Keep only the lines where "with" appears.

--- START ---

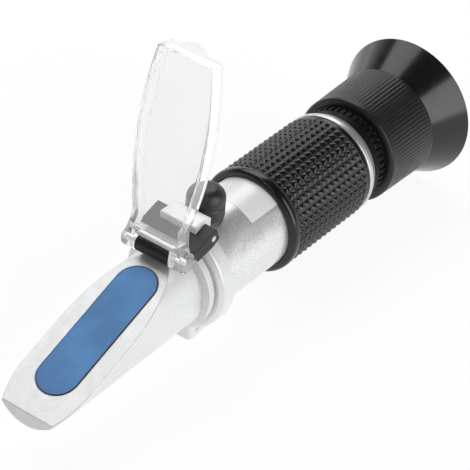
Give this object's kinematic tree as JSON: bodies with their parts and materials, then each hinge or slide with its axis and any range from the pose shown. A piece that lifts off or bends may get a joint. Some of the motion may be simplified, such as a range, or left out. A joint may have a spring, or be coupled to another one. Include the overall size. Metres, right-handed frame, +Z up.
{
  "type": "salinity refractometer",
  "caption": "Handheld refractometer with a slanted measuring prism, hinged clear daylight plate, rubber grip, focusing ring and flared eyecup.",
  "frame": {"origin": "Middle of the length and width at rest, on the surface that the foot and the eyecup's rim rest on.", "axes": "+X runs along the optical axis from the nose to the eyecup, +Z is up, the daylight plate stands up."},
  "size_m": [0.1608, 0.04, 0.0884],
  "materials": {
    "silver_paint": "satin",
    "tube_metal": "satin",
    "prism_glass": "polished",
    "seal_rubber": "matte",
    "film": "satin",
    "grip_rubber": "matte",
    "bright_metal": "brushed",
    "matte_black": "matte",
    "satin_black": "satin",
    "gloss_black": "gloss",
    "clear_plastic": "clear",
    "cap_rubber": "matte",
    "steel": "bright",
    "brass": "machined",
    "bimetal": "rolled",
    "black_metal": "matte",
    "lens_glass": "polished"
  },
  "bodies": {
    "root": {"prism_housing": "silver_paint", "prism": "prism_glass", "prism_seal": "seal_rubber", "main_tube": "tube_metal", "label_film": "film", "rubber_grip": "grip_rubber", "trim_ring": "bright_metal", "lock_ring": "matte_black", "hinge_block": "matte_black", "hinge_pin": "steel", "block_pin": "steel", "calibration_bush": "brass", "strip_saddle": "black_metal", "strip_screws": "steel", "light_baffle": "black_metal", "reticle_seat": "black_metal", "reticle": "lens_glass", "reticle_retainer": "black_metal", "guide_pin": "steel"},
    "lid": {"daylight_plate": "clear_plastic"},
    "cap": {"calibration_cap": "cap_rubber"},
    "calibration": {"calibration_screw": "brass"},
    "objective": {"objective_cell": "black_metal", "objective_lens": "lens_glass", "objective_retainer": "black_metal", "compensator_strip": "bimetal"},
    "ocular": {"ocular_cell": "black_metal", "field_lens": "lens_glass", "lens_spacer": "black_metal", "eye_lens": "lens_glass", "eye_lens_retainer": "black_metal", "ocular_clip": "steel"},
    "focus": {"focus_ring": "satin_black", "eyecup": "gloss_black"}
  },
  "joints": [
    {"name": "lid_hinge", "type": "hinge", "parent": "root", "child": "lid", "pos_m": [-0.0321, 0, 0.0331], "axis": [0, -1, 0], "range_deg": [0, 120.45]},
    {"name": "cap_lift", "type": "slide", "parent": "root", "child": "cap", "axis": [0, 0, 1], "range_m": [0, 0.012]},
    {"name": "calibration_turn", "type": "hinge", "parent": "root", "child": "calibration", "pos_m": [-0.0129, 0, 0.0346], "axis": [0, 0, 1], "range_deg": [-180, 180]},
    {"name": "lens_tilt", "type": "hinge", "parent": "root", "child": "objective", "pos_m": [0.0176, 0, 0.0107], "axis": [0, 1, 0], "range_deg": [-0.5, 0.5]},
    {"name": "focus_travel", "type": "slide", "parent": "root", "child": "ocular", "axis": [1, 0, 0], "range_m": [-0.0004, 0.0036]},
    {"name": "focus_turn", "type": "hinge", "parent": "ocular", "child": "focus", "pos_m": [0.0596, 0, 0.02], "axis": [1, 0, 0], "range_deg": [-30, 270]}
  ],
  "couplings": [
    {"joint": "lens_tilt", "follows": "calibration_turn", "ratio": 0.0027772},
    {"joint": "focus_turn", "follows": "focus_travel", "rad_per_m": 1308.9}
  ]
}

--- END ---

§ SOLVED PROBLEM
Give this object's kinematic tree as JSON: bodies with their parts and materials, then each hinge or slide with its axis and any range from the pose shown. A piece that lifts off or bends may get a joint. Some of the motion may be simplified, such as a range, or left out. A joint may have a spring, or be coupled to another one. Include the overall size. Metres, right-handed frame, +Z up.
  "caption": "Handheld refractometer with a slanted measuring prism, hinged clear daylight plate, rubber grip, focusing ring and flared eyecup.",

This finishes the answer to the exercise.